The fly pupae fossils were obtained from the Natural History Museum of Basel and the Swedish Museum of Natural History. The fly pupae and their parasitic contents date back to the Paleogene period, which began at the end of the Cretaceous (so after the dinosaurs went extinct). The fossils from this collection were not dated by van der Kamp’s team, relying instead on earlier studies done on fossils found in the same region of France.
Of the 1510 samples scanned, 55 yielded parasitisation events, or about 3.6 per cent of the fossils. In almost all cases, the wasps were fully developed and on the cusp of departure. The fact that more premature wasps were not found suggests earlier stages, like eggs or larvae, weren’t prone to fossilisation, likely on account of their softer exoskeleton.
All of the wasps described in the new study developed as solitary parasites inside fly pupae. Their life cycle began with a female wasp laying an egg in a fly pupae. After hatching, the wasp larva fed on the still living fly pupa, ultimately causing its death.
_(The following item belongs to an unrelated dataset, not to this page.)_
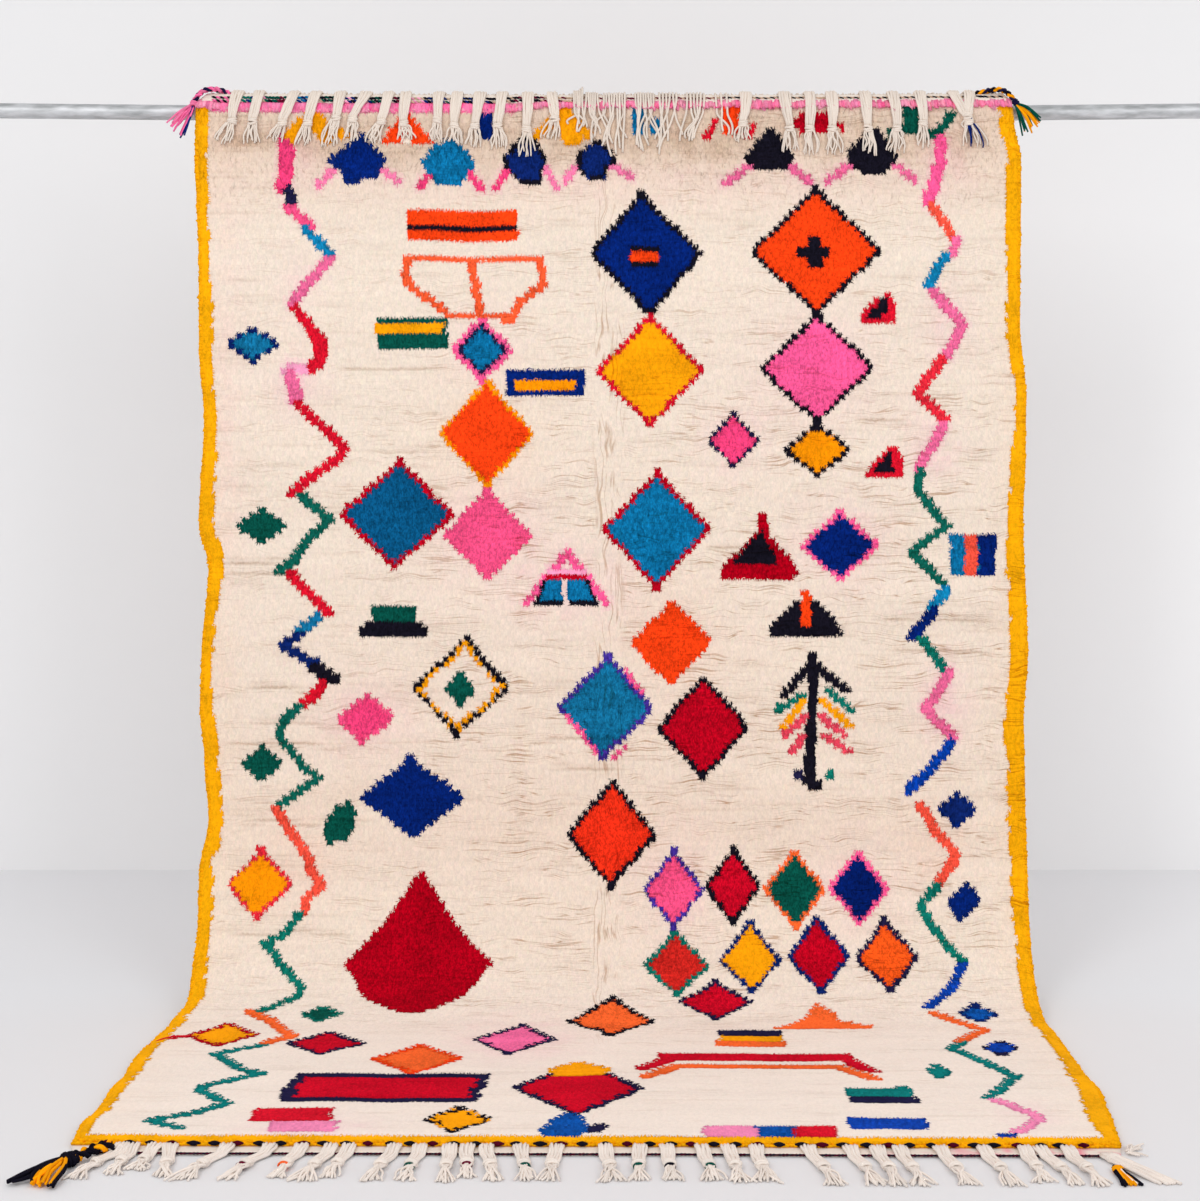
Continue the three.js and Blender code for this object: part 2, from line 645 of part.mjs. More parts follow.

Once fully developed, the wasp emerged from its incubator, looking for a mating partner. After mating, the female wasps searched for fly pupa, re-starting the cycle.
Four new species of parasitic wasps were uncovered, all of which have now been endowed with the coolest names: Xenomorphia resurrecta, Xenomorphia handschini, Coptera anka and Palaeortona quercyensis.
“The detail of preservation of many wasps was just exceptional,” said van der Kamp. “The 3D reconstructions of the tomographic data facilitated species descriptions as done for extant [living] species. We were also surprised how little is still known about the lifestyle of extant parasitic wasps, despite the huge number of species.”
Each species exhibited unique physical adaptations for the task of exploiting their hosts. Two of the species, X. resurrecta and X. handschini, are quite similar, which is why they were placed in the same genus, or family, of parasitic wasps. The main difference between these two species had to do with the shape of their waists.
“The two other species, Coptera anka and Palaeortona quercyensis, differ from the Xenomorphia species by a number of exoskeletal expansions, serving as protections for articulation points,” said van der Kamp. “This may indicate a more ground-dwelling lifestyle. With its ‘horns’ and beak-like mandibles, Coptera anka is certainly the most peculiar-looking species described in the study.”
An important takeaway from this study is that old fossil collections, such as the ones used in this study, now deserve a second look. By using state-of-the-art imaging techniques, scientists can now acquire completely new insights from “forgotten” fossils.